Odysseas Vlachodimos
Beharrliches Toptalent
Große Talente müssen oft mit einer erdrückenden Erwartungshaltung klarkommen. Odysseas Vlachodimos konnte diese zunächst nicht erfüllen – um dann über einen Umweg zum National- und Champions-League-Torhüter zu werden.
Odi, wie er meist genannt wird, spielte in allen U-Nationalmannschaften des Deutschen Fußball-Bundes und absolvierte 47 Partien, also elf mehr als Manuel Neuer. Als die deutsche U17-Nationalmannschaft 2011 mit dem Vize-Titel bei der Europameisterschaft und dem starken dritten Platz bei der WM in Mexiko für Furore sorgte, stand der gebürtige Stuttgarter im Tor. Die Fritz-Walter-Medaille in Bronze gab es obendrauf.
„Einer musste in den Kasten“
Alles hatte damit begonnen, dass Bruder Panagiotis, der heute auch Fußballprofi ist, im Garten aufs Tor schießen wollte. „Einer musste dann in den Kasten“, sagt Odi heuteund grinst: „War wohl keine so schlechte Aufgabenverteilung.“
Es war nur eine Frage der Zeit, bis er, der als lockerer und lustiger Typ gilt, die Nummer eins beim VfB werden würde. Das war sein Traum, schließlich spielte er dort seit seinem achten Lebensjahr. Doch als er sich bereit fühlte, plante man ihn nur als Nummer drei im Tor ein: „Natürlich hat mich das geärgert, aber ich habe nicht aufbegehrt und dennoch stets alles gegeben, weil ich dem VfB sehr viel zu verdanken habe. Der Klub hat mich zu dem gemacht, was ich heute bin.“
Odi debütierte mit 21 Jahren im August 2015 in der Bundesliga, doch es folgten nur zwei weitere Spiele für die Stuttgarter – alle gingen verloren. Ihm fehlte das Vertrauen und die Rückendeckung vom Verein. „Ich war immer loyal und habe auf dem Platz meine Leistung gezeigt – und jetzt das. Das ist hart“, sagte er damals, als er nicht mehr zum Kader gehörte.
Von den Scouts gejagt
Starke Reflexe auf der Linie, eine gute Strafraumbeherrschung, fußballerisch stark: Odi kann mitspielen und ist ein mutiger, moderner Torwart, der andere mit seiner guten Laune anstecken und mitreißen kann. Das wollte er zeigen: „Als Profi kann und sollte man sich nicht in den Schmollwinkel zurückziehen.“ Also entschied er sich, nach Griechenland zu Panathinaikos Athen zu wechseln, in jenes Land, in dem seine Familie ihre Wurzeln hat.
Im Januar kam er an und war wie in Stuttgart wieder die Nummer drei.
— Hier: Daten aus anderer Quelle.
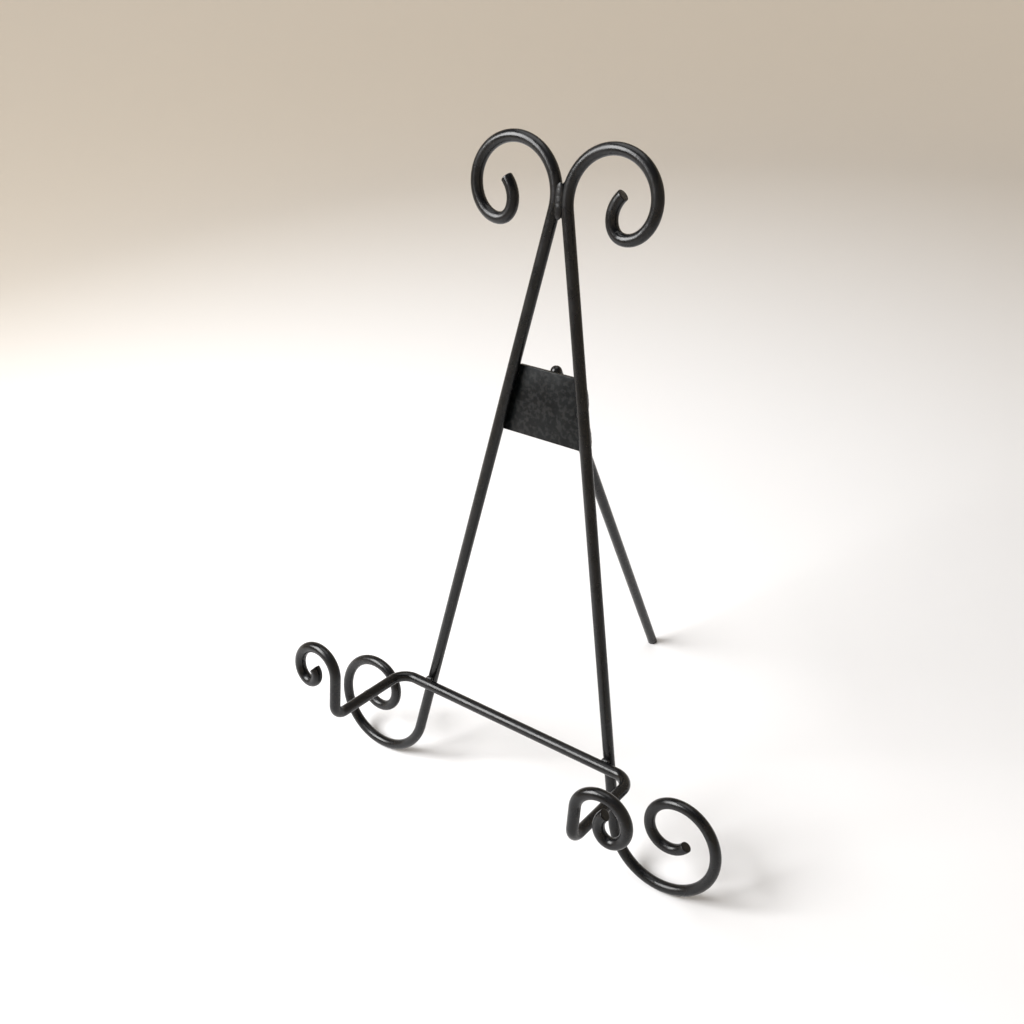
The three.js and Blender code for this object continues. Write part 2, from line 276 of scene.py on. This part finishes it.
def bar_mesh(stations):
    """A round bar along the stations, with a cut face at each end."""
    (first, first_heading), (last, last_heading) = stations[0], stations[-1]
    rings = [(p, first_heading, r) for p, r in reversed(rounded_end(first, -first_heading))]
    rings += [(p, heading, BAR_RADIUS) for p, heading in stations[1:-1]]
    rings += [(p, last_heading, r) for p, r in rounded_end(last, last_heading)]
    mesh = bmesh.new()
    across = first_heading.orthogonal().normalized()
    before = first_heading
    rows = []
    for centre, heading, radius in rings:
        across = before.rotation_difference(heading) @ across
        before = heading
        other = heading.cross(across)
        row = []
        for i in range(BAR_SIDES):
            angle = i / BAR_SIDES * 2 * math.pi
            spoke = across * math.cos(angle) + other * math.sin(angle)
            row.append(mesh.verts.new(centre + spoke * radius))
        rows.append(row)
    stitch(mesh, rows)
    fan(mesh, rows[0], mesh.verts.new(first), True)
    fan(mesh, rows[-1], mesh.verts.new(last), False)
    return mesh


def stitch(mesh, rows):
    """Joins rings of vertices with rows of four-sided faces."""
    for low, high in zip(rows, rows[1:]):
        for i in range(len(low)):
            k = (i + 1) % len(low)
            mesh.faces.new((low[i], low[k], high[k], high[i]))


def fan(mesh, ring, centre, reverse):
    for i in range(len(ring)):
        corners = [ring[i], ring[(i + 1) % len(ring)], centre]
        mesh.faces.new(corners[::-1] if reverse else corners)


# ---- Turned, sheet and weld pieces ----

def turned_mesh(profile, sides=ROUND_SIDES):
    """A body turned about the x axis, from its profile of (radius, x) corners.

    Where the profile starts or ends on the axis it closes there, and else it closes on itself.
    """
    mesh = bmesh.new()
    closed = profile[0] == profile[-1]
    inner = profile[:-1] if closed else profile[1:-1]
    rows = []
    for radius, x in inner:
        row = []
        for i in range(sides):
            angle = i / sides * 2 * math.pi
            row.append(mesh.verts.new((x, radius * math.cos(angle), radius * math.sin(angle))))
        rows.append(row)
    if closed:
        stitch(mesh, rows + rows[:1])
    else:
        stitch(mesh, rows)
        fan(mesh, rows[0], mesh.verts.new((profile[0][1], 0, 0)), True)
        fan(mesh, rows[-1], mesh.verts.new((profile[-1][1], 0, 0)), False)
    return mesh


def prism_mesh(outline, depth):
    """A flat outline of points, as deep as the vector depth."""
    mesh = bmesh.new()
    near = [mesh.verts.new(point) for point in outline]
    far = [mesh.verts.new(point + depth) for point in outline]
    mesh.faces.new(near)
    mesh.faces.new(far[::-1])
    stitch(mesh, [far, near])
    return mesh


def arc(centre, radius, start, end, steps):
    """Points (a, b) on an arc in a flat drawing."""
    turn = [start + (end - start) * i / steps for i in range(steps + 1)]
    return [(centre[0] + radius * math.cos(t), centre[1] + radius * math.sin(t)) for t in turn]


def bead_mesh(middle, half, along, out, ripples, seed):
    """A bead of weld metal: a lump drawn out in one direction, in overlapping rounded ripples."""
    across = along.cross(out).normalized()
    mesh = bmesh.new()
    steps = RINGS_PER_RIPPLE * ripples
    rows = []
    for step in range(1, steps):
        place = 2 * step / steps - 1
        # Even along its length, and closed with rounded ends.
        swell = (1 - place ** 4) ** 0.5
        ripple = abs(math.sin(math.pi * ripples * (place + 1) / 2)) ** RIPPLE_ROUNDNESS
        size = swell * (1 - RIPPLE_DEPTH + RIPPLE_DEPTH * ripple)
        row = []
        for i in range(BEAD_SIDES):
            angle = i / BEAD_SIDES * 2 * math.pi
            a, b = math.cos(angle), math.sin(angle)
            bow = RIPPLE_BOW * (1 - a * a) / ripples * swell
            point = middle + across * (a * size * half[0]) + out * (b * size * half[1])
            point += along * ((place + bow / 2) * half[2])
            lump = noise.noise(point / BEAD_LUMP_SIZE + Vector((seed, 0, 0)))
            point += (point - middle).normalized() * lump * BEAD_LUMP_DEPTH
            row.append(mesh.verts.new(point))
        rows.append(row)
    stitch(mesh, rows)
    fan(mesh, rows[0], mesh.verts.new(middle - along * half[2]), True)
    fan(mesh, rows[-1], mesh.verts.new(middle + along * half[2]), False)
    return mesh


# ---- From mesh to piece ----

def new_object(name, mesh, place):
    mesh.transform(place)
    bmesh.ops.recalc_face_normals(mesh, faces=mesh.faces)
    data = bpy.data.meshes.new(name)
    mesh.to_mesh(data)
    mesh.free()
    thing = bpy.data.objects.new(name, data)
    bpy.context.scene.collection.objects.link(thing)
    return thing


def carve(thing, tool, operation="DIFFERENCE"):
    """Cuts one object by another, or keeps what they share, and removes the tool."""
    modifier = thing.modifiers.new("carve", "BOOLEAN")
    modifier.operation = operation
    modifier.solver = "EXACT"
    modifier.object = tool
    apply_modifiers(thing)
    bpy.data.objects.remove(tool)


def soften(thing, width):
    """Rounds the edges of a cut or folded piece, as its paint does."""
    modifier = thing.modifiers.new("soften", "BEVEL")
    modifier.width = width
    modifier.segments = SOFT_SEGMENTS
    modifier.limit_method = "ANGLE"
    modifier.angle_limit = SMOOTH_BELOW
    modifier.use_clamp_overlap = True
    apply_modifiers(thing)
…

Zwischenzeitlich wurde er sogar zum Militär einberufen, doch der Verein sorgte dafür, dass er sich nicht täglich in der Kaserne zeigen musste. Erst im November war es dann soweit: Odi durfte von Beginn an ran – und gab seinen Stammplatz nicht mehr her. In 34 von 63 Spielen blieb er ohne Gegentor, wurde U21-Europameister und weckte das Interesse von Benfica Lissabon.
Dort spielte er Champions League und wurde von der UEFA ins Team der Senkrechtstarter 2018 gewählt, mit starken, teils spektakulären Paraden verhalf er seiner Mannschaft nach dem Ausscheiden bis ins Europa-League-Viertelfinale. Odi debütierte für Griechenland als Nationaltorhüter und wurde mit Benfica portugiesischer Meister, 2018/2019 war seine bisher erfolgreichste Saison.
Seine Entwicklung ist auch anderen Clubs nicht verborgen geblieben. Von 18 Scouts beim CL-Spiel gegen die Bayern ist in der Presse die Rede, vom Interesse der Münchner und von etlichen anderen Topvereinen sowieso. Denn egal, was war: Odi hat immer an sich geglaubt und am Ende mit Leistung überzeugt.